In 2012, several Robeco authors2 found that value stocks tended to have a positive bond beta and usually benefited when yields dropped. This was particularly visible on an annual basis as value stocks typically performed well in the years in which bond yields fell. Furthermore, many of these explanations are also relevant to other factors, most notably low risk. Indeed, low-risk stocks are more ‘bond-like’ in nature, while their high-risk counterparts tend to be more speculative and driven by potential long-term growth considerations.
Therefore, an important question to answer is how stock factor premiums relate to yield changes. Figure 2 illustrates this by showing the t-statistic on the change in bond yields based on 10-year rolling regressions. We observed that the value factor tended to perform better in the months in which yields rose over the full sample period. However, this relationship is highly dynamic as the value factor was not significantly related to changes in bond yields before August 2011, but it became considerably linked in the last 10 years. Thus, the relationship is largely concentrated in the last decade.
Interestingly, other factor premiums also have a dynamic relationship with yield changes, as illustrated in Figure 2. Low risk had a somewhat negative link, albeit limited, as highlighted in earlier publications on the low-risk factor.3 However, this was not uniform over the sample period as the connection was largely absent around the 2000s. Moreover, these sensitivities are less prevalent in our enhanced low-risk portfolios as we account for other factor exposures and explicitly manage interest rate sensitivity.

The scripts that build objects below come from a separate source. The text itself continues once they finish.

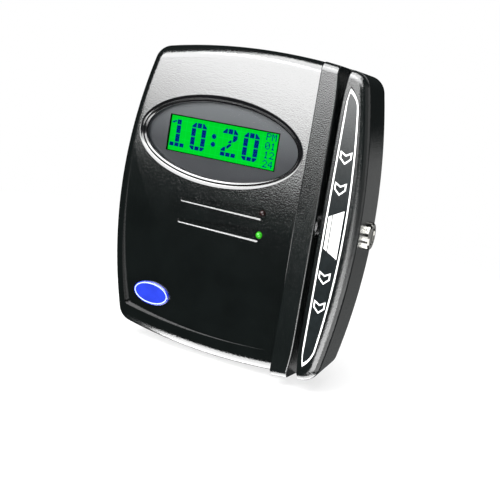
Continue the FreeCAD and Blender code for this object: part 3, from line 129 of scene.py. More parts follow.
def surface(name, colour, rough=0.4, metal=0.0, ior=1.5, gloss=0.5, vary=0.15, rough_vary=0.0,
            patch=60.0, grain=900.0, grain_depth=0.0, coat=0.0, glow=None, glow_power=0.0):
    """A Principled finish with patchy colour, uneven gloss and a fine grain.

    Patch and grain are noise scales per metre, and the grain's depth is in metres.
    """
    graph = material_graph(name)
    shader = graph.add("ShaderNodeBsdfPrincipled", Metallic=metal, IOR=ior, Roughness=rough,
                       Specular_IOR_Level=gloss)
    graph.show(shader)
    if coat:
        shader.inputs["Coat Weight"].default_value = coat
        shader.inputs["Coat Roughness"].default_value = COAT_ROUGH
    if vary:
        dark = [c * (1 - vary) for c in colour]
        light = [min(1.0, c * (1 + vary)) for c in colour]
        patches = ramp(graph, noise(graph, patch), *PATCH_RANGE, 0, 1)
        graph.link(blend_colours(graph, patches, dark, light), shader.inputs["Base Color"])
    else:
        shader.inputs["Base Color"].default_value = opaque(colour)
    if rough_vary:
        uneven = ramp(graph, noise(graph, patch * GLOSS_PATCH), *PATCH_RANGE,
                      rough - rough_vary, rough + rough_vary)
        graph.link(uneven, shader.inputs["Roughness"])
    if grain_depth:
        bump(graph, shader, noise(graph, grain, detail=2.0), grain_depth)
    if glow:
        shader.inputs["Emission Color"].default_value = opaque(glow)
        shader.inputs["Emission Strength"].default_value = glow_power
    return graph.owner


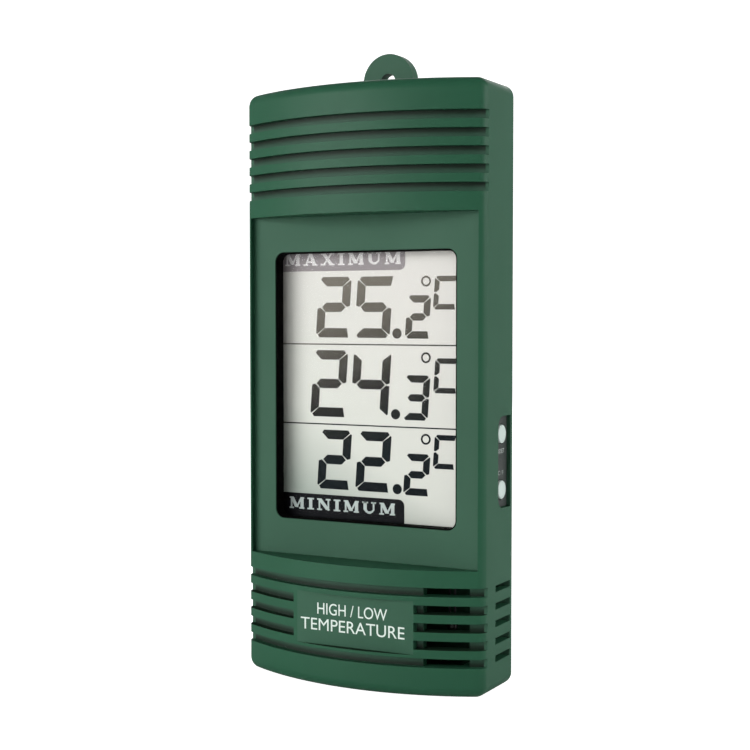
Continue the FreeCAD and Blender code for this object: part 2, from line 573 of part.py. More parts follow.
def make_rear_cover():
    """The flat back with its hanging eye, battery box, screw sleeves and locating rim."""
    cover = new_body("rear_cover")
    add(cover, "front", SEAM, BACK, rounded(f"-{HALF}", "0", HALF, TOP, "Dims.corner_radius"))
    round_edges(cover, "Dims.back_round", lambda edge: lies_at(edge, "y", number(BACK)))
    eye_z = f"{TOP} + Dims.eye_rise"
    joined = f"{SEAM} + {OVERLAP}"
    add(cover, "front", SEAM, BACK, eye_loop(f"{TOP} - Dims.eye_rise", eye_z))
    add(cover, "front", f"{BACK} - Dims.eye_thickness", SEAM, eye_loop(TOP, eye_z))
    cut(cover, "front", CREST, f"{BACK} + {PAST}", circle("0", eye_z, "Dims.eye_hole"))
    ring = "(Dims.door_gap + Dims.box_wall)"
    add(cover, "front", LEDGE, joined,
        rectangle(f"-({DOOR_SIDE} + {ring})", f"{DOOR_BASE} - {ring}", f"{DOOR_SIDE} + {ring}",
                  f"{DOOR_TOP} + {ring}"))
    wall = "Dims.box_wall"
    box_top = f"{CELL_Z} + {BOX_HALF} + {wall}"
    add(cover, "front", f"{CELL_Y} - {BOX_HALF} - {wall}", f"{LEDGE} + {OVERLAP}",
        rectangle(f"-({BOX_END} + {wall})", f"{CELL_Z} - {BOX_HALF} - {wall}", f"{BOX_END} + {wall}",
                  box_top))
    corners = ("Dims.screw_x", f"{TOP} - Dims.screw_margin", "Dims.screw_margin")
    add(cover, "front", SLEEVE_END, joined, *four(*corners, "Dims.sleeve_radius"))
    add(cover, "front", f"{SEAM} - Dims.rim_height", joined, rim_loop())
    gap = "Dims.door_gap"
    behind = f"{BACK} + {PAST}"
    cut(cover, "front", DOOR_FACE, behind,
        rounded(f"-({DOOR_SIDE} + {gap})", f"{DOOR_BASE} - {gap}", f"{DOOR_SIDE} + {gap}",
                f"{DOOR_TOP} + {gap}", f"(Dims.door_radius + {gap})"))
    cut(cover, "front", f"{CELL_Y} - {BOX_HALF}", behind,
        rectangle(f"-{BOX_END}", f"{CELL_Z} - {BOX_HALF}", BOX_END, f"{CELL_Z} + {BOX_HALF}"))
    cut(cover, "front", f"{LEDGE} - {PAST}", f"{DOOR_FACE} + Dims.tongue_thickness + {gap} / 2",
        *tongue_loops(gap, "Dims.door_thickness"))
    half_latch = f"(Dims.latch_width / 2 + {gap})"
    cut(cover, "front", f"{LEDGE} - {PAST}", behind,
        rectangle(f"-{half_latch}", box_top, half_latch, f"{LATCH_SWEEP} + {gap}"))
    tab = "(Dims.tab_width / 2 + Dims.fit_gap)"
    slot = f"({BOX_END} - Dims.contact_thickness - Dims.fit_gap)"
    for left, right in ((slot, BOX_END), (f"-{BOX_END}", f"-{slot}")):
        cut(cover, "top", f"{CELL_Z} - {BOX_HALF} - {wall} - {PAST}", f"{CELL_Z} - {BOX_HALF} + {OVERLAP}",
            rectangle(left, f"{CELL_Y} - {tab}", right, f"{CELL_Y} + {tab}"))
    cut(cover, "front", HEAD_SEAT, behind, *four(*corners, "Dims.head_radius + Dims.running_gap"))
    cut(cover, "front", f"{SLEEVE_END} - {PAST}", behind, *four(*corners, "Dims.shank_radius + Dims.fit_gap"))
    return cover


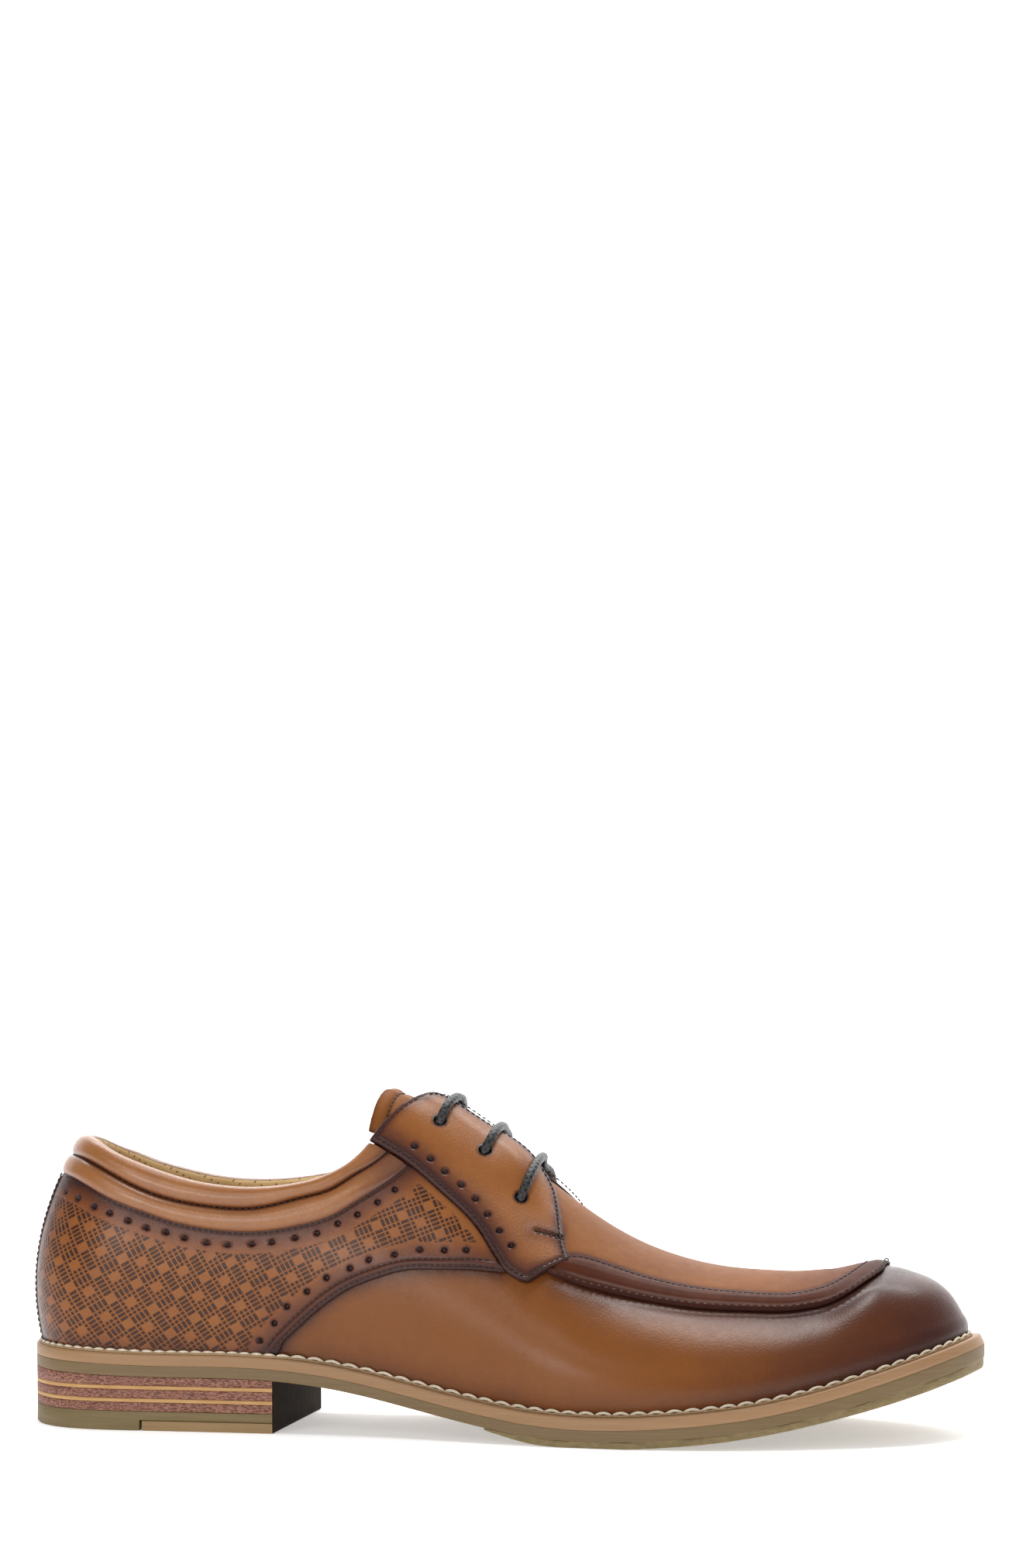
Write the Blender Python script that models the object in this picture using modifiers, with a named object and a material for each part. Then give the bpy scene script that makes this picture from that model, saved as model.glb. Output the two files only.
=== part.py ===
"""Moc toe oxford, a right shoe for men, made as an assembly of separate pieces.

Metres, +Z up. The toe points to +X, the outer (lateral) side to -Y and the inner
(medial) side to +Y. The origin is on the floor, midway along the sole.

Every curved piece is drawn on one last. A place on the last has two shares: wrap
runs round the foot from the heel back (0) along the lateral side to the toe tip (1)
and back along the medial side (2), and rise climbs from the edge of the sole (0) to
the ridge of the instep (1).
"""
import math
from collections import namedtuple

import bmesh
import bpy
import numpy as np
from mathutils import Vector

# Driving sizes of the shoe.
SOLE_LENGTH = 0.306
BALL_WIDTH = 0.108
INSTEP_HEIGHT = 0.096
HEEL_RISE = 0.0162
TOE_SPRING = 0.0230
WELT_REACH = 0.0056

# Thickness of each layer under the foot.
WELT_THICKNESS = 0.0037
MIDSOLE_THICKNESS = 0.0036
OUTSOLE_THICKNESS = 0.0023
INSOLE_COVER = 0.0014
HEEL_BREAST = 0.085
TOP_LIFT_HEIGHT = 0.0062
HEEL_LINE_THICKNESS = 0.0013
HEEL_LAYER_THICKNESS = 0.0028
LIFT_INSERT_HEIGHT = 0.0033
LIFT_INSERT_START = 0.0335

# Thickness of each layer round the foot.
UPPER_WALL = 0.0018
QUARTER_THICKNESS = 0.0012
FACING_THICKNESS = 0.0026
STRAP_THICKNESS = 0.0016
APRON_THICKNESS = 0.0011
SEAM_HEIGHT = 0.0010
COLLAR_EDGE = 0.0014
COLLAR_PADDING = 0.0026
TONGUE_THICKNESS = 0.0030
THROAT_LIFT = 0.0022
LACE_DIAMETER = 0.0030
EYELET_DIAMETER = 0.0038

CLEARANCE = 0.0003
OVERLAY_CLEARANCE = 0.0004
TONGUE_CLEARANCE = 0.0017

# How finely the forms are divided.
COLUMNS = 44
ROWS = 10
RISE_CROWDING = 2.2
LACE_SIDES_RESOLUTION = 2

HALF_WIDTH = BALL_WIDTH / 2
SOLE_STACK = WELT_THICKNESS + MIDSOLE_THICKNESS + OUTSOLE_THICKNESS
LACE_RADIUS = LACE_DIAMETER / 2
COLLECTION_NAME = "moc_toe_oxford"

# Sections round the foot. The x columns are shares of the sole's length and the y
# columns of half the ball's width. ridge is the x where the section meets the
# instep, welt the share of the welt's reach that shows, and rise_power, round_power
# and bulge shape the wall from the sole's edge to the ridge.
Section = namedtuple("Section", "wrap ridge lateral_x lateral_y medial_x medial_y "
                     "lateral_welt medial_welt rise_power round_power bulge")
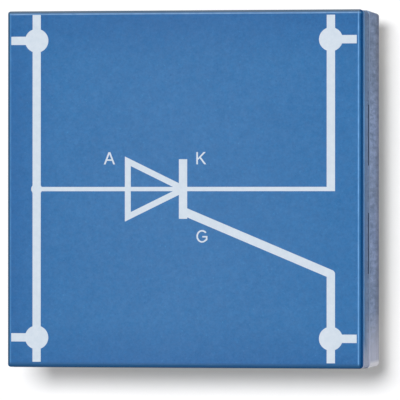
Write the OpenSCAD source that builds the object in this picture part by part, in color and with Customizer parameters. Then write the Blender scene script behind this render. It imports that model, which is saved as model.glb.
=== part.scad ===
// Square plug-in module that holds one thyristor.
// A blue lid with a printed circuit symbol snaps onto a clear base with four 4 mm plugs.
// The face looks along +Z and the module stands on the tips of its plugs at z = 0.

/* [Housing] */
// Width of the square face
face_w = 60; // [54:0.5:72]
// Height of the housing, from its underside to the face
housing_h = 24; // [20.5:0.5:32]
// Height of the lid's side
lid_side_h = 3; // [2.6:0.1:4]
// Thickness of the lid's plate
lid_plate_t = 2.2; // [1.4:0.1:2.5]
// Radius of the lid's upright corners
lid_corner_r = 0.6; // [0.4:0.1:3]
// Rounding along the upper edge of the lid
lid_edge_r = 0.5; // [0.3:0.1:1]
// How far the base stands out past the lid
base_overhang = 0.1; // [0.05:0.05:0.8]
// Wall of the base above its foot
base_wall = 1.3; // [1.1:0.1:1.7]
// Floor of the base
base_floor = 2; // [1.6:0.1:3]
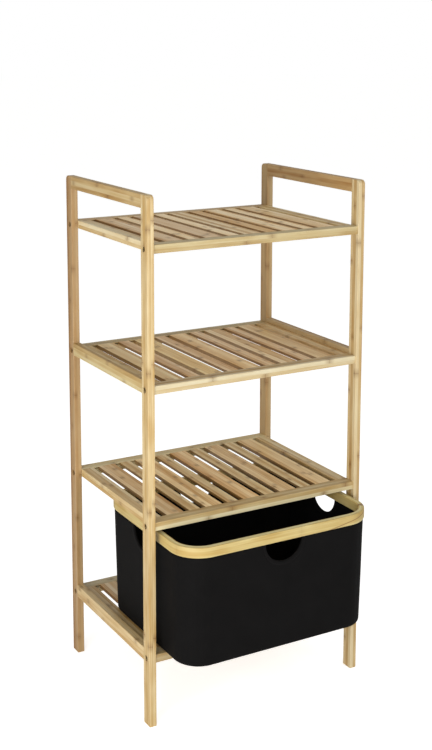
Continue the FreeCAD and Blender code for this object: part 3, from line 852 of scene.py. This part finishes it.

Momentum was negatively related to yield changes over the full sample period. But similar to value, this effect seemed to be mostly concentrated in the last years of the sample. Finally, quality returns were generally unrelated to yield changes over the entire interval.
Over the full and more recent sample period, we also found that none of the factor premiums had an economically significant exposure to annual yield changes, indicating that any relationship is relatively short-lived. Therefore, we can conclude that most factor premiums do not have a stable or economically material relationship with bond yield changes on an annual basis.
Ultimately, we believe there is a salient takeaway from our analysis. In our view, having exposure to multiple factors in a portfolio does not only diversify individual factor and stock risks, but also factor sensitivities to yield movements as these vary widely across factors and time.
1 We define value as in Blitz, D. C., and Hanauer, M. X., January 2021, “Resurrecting the value premium”, Journal of Portfolio Management. More specifically, the enhanced value strategy is based on a composite of book-to-market (R&D adjusted), EBITDA/EV, CF/P, and NPY metrics. Value stocks are sorted into quintile portfolios based on the valuation composite, in a region and sector neutral manner for developed markets and in a country neutral manner for emerging markets. Quintile portfolios are equal-weighted and rebalanced monthly. Our sample comprises the standard MSCI All Countries Index constituents, i.e., large and mid-cap stocks across both developed and emerging markets
2 See: Baltussen, G., Post, T., and Van Vliet, P., February 2009,”Downside risk aversion, fixed income exposure, and the value premium puzzle”, Journal of Banking and Finance 36, p.3382-3398.
3 See: Blitz, B., Van der Grient, B., Van Vliet, P., June 2014, “Interest rate risk in low-volatility strategies”, Robeco article.